Si può definire l’operatore sociale come persona con un background personale e culturale, con bisogni ed un sistema valoriale di riferimento, che vive con consapevolezza e secondo uno stile di vita corretto, mettendo al servizio delle persone la propria competenza.
Un professionista che lavora nella relazione d’aiuto in cui riveste il ruolo di co-protagonista. L’operatore media tra sé, altro, struttura e territorio. Il lavoro relazionale richiede una buona conoscenza di sé, dei propri valori, del proprio funzionamento in termini personali ed interpersonali e delle proprie risorse e criticità (consapevolezza).
Chi si avvicina al ruolo dell’operatore sociale, deve essere interessato all’altro, come un antropologo; il motore che lo deve muovere è la curiosità, la voglia, nell’ottica della condivisione, di “lavorare con” piuttosto che di “lavorare per”; è un esperto di metodo che si realizza nella relazione piuttosto che nell’utilizzo di tecniche relazionali, è in grado di restare aderente alla realtà dell’altro ed ha chiaro che i tempi di reazione variano da persona a persona.

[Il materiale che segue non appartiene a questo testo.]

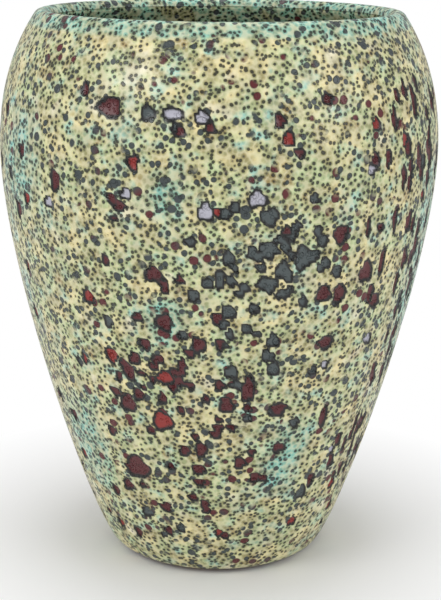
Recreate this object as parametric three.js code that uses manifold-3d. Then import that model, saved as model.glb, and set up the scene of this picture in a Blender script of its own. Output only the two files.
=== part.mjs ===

Altro concetto primario è la responsabilità: l’operatore sociale è responsabile della comprensione e corretta analisi della domanda, della concretizzazione una relazione proficua, della creazione un clima accogliente.
È corresponsabile dell’attuazione del processo di cambiamento dell’utente.
La sfida professionale irrinunciabile è la considerazione dell’operatore sociale come osservatore co-protagonista del percorso relazionale, parte integrante del sistema in cui si trova ad agire, non più considerato come unico esperto, portatore di tecnicità e saperi teorici, ma persona con una propria storia e biografia; la relazione offerta non è più gerarchica e verticale, ma diviene orizzontale conducendo il processo di aiuto ad un incontro dialogico compartecipato… “mostravo le mie emozioni, fino, talvolta, al pianto. Chiamavo questo mio modo di lavorare “terapia sentimentale” (…) cominciai a cercare nuove strade per far sentire i clienti a proprio agio. Quando era il caso raccontavo loro storie della mia vita… se mi sentivo in difficoltà, specialmente se qualche mio problema personale sembrava intrufolarsi nel percorso comune, ne parlavo apertamente, e spesso ottenendo buoni risultati” (Hoffman 1992, trad. it. p.21).